Indian cotton exporters have backed out from their commitments of delivering 50,000 bales to Pakistan, demanding more rates than what they agreed for the orders booked in November and December last year, industry sources said on Saturday.
The sources said the deals were registered at the price of 73 to 75 US cents per pound. The current lint price is around 83 to 85 US cents per pound.
“Indian exporters now want either cancellation of all the deals or an increase in the price,” one importer said. “Local mills are coming back and buying from the local market… they are in trouble.”
Officials said cotton delivery was expected in January and February. They said the state-owned Department of Plant Protection (DPP) disrupted cotton supply from India in November and December 2016.
The DPP discontinued import of lint from India despite the arrival of 12,000 bales at the port on November 20. Around 10 spinning mills had imported the lint, but the government held them at the port and ordered their re-exports. Following such orders, some mills had received stay orders from the courts.
However, a meeting between the All Pakistan Textile Mills Association and officials of DPP in December last year sorted out the matter and thereby the government allowed conditional delivery of 12,000 bales and further import from India.
Textile mills said they need more imports as local crop is not sufficient, especially in view of the announcement of exports incentive package that encourages rise in exports from mainly textile industry.
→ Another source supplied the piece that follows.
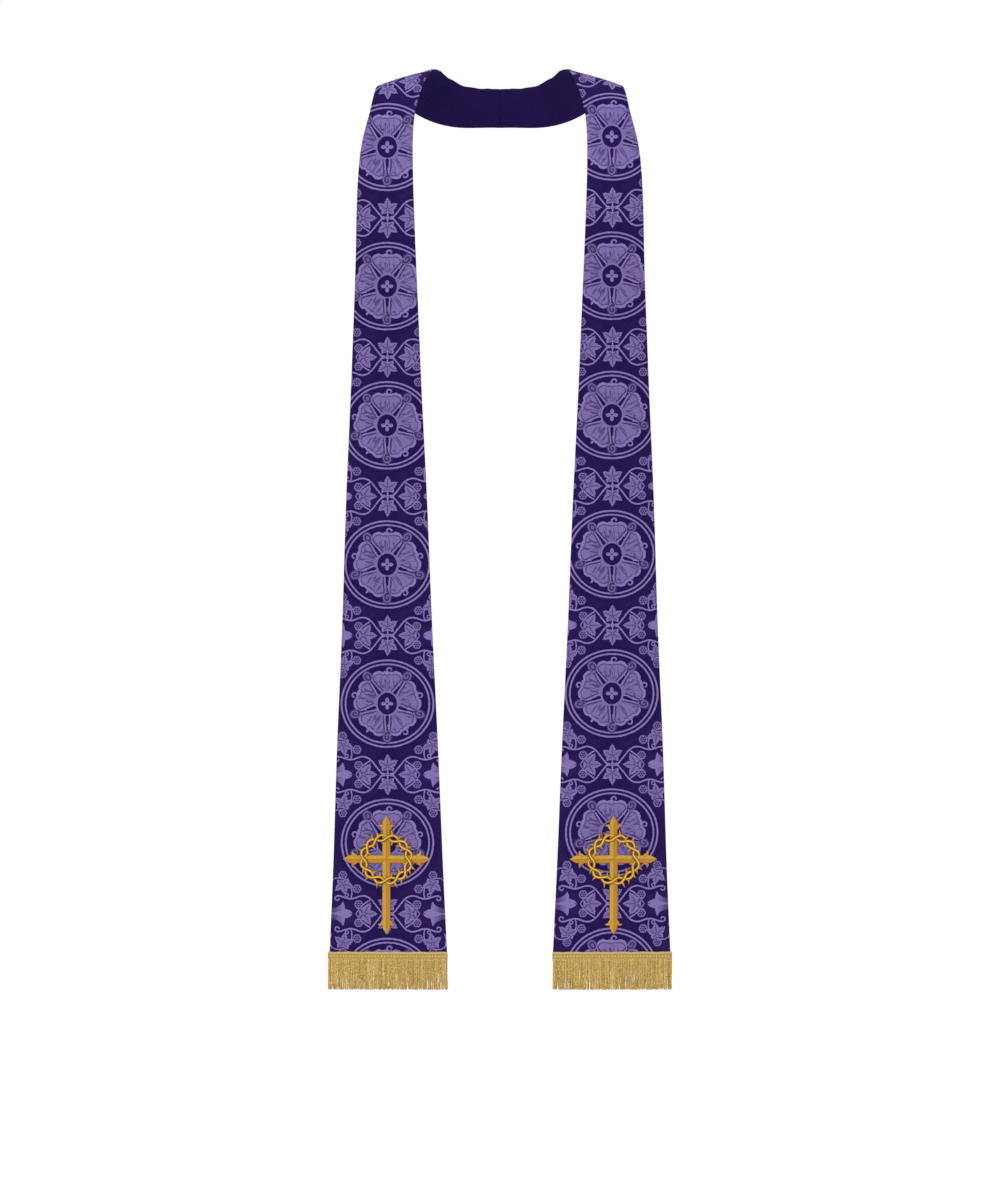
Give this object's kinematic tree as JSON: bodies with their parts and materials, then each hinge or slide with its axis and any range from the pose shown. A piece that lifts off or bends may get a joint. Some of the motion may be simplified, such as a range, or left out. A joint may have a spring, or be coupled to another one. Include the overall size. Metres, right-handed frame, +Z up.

Because of a gap in demand and supply, Pakistani millers have booked import orders for 2.3 million bales from India, China, US, Sudan and South Africa. Around 0.7 million bales were booked from India. “Since India is nearby and even Wagah border is opened for lint delivery, it is feasible compared to imports from other countries,” said an industry official.
Pakistan’s total cotton demand is around 14.5 to 16 million bales. Pakistan Cotton Ginners Association recorded cotton arrival, till 31 January, at 10.63 million bales, 10.63 percent higher than the last year.
Industry officials said the fate of another 200,000 bales, expected to come from India, is also hanging in the balance after the price issue. An official said India used the same tactics in 2008/09 and 2012/13 when prices had suddenly increased after the trade deals.
“Importers are likely to move to the International Cotton Advisory Committee against the Indian exporters, who violated the agreements or were using delaying tactics in other delivery after the price hike,” he said.
Officials said an increase in the sugar mills and unavailability of proper seed and pesticides are the major reason of cotton growers going for the other crops.
“The weaker-than-expected recovery in cotton output is mainly due to a sharp contraction in the sowing area in the Punjab,” the State Bank of Pakistan said in a report. “In particular, exceptional losses from previous year’s crop (due to pest infestation) and low domestic cotton prices at the sowing time, pushed growers away from cotton to other crops (sugarcane and maize).”
The area under cotton cultivation in Punjab saw a reduction of more than 20 percent over last year. A shift to maize and sugarcane crops caused around 35 percent of the decline in area. Some area has gone to minor crops, agriculture experts said.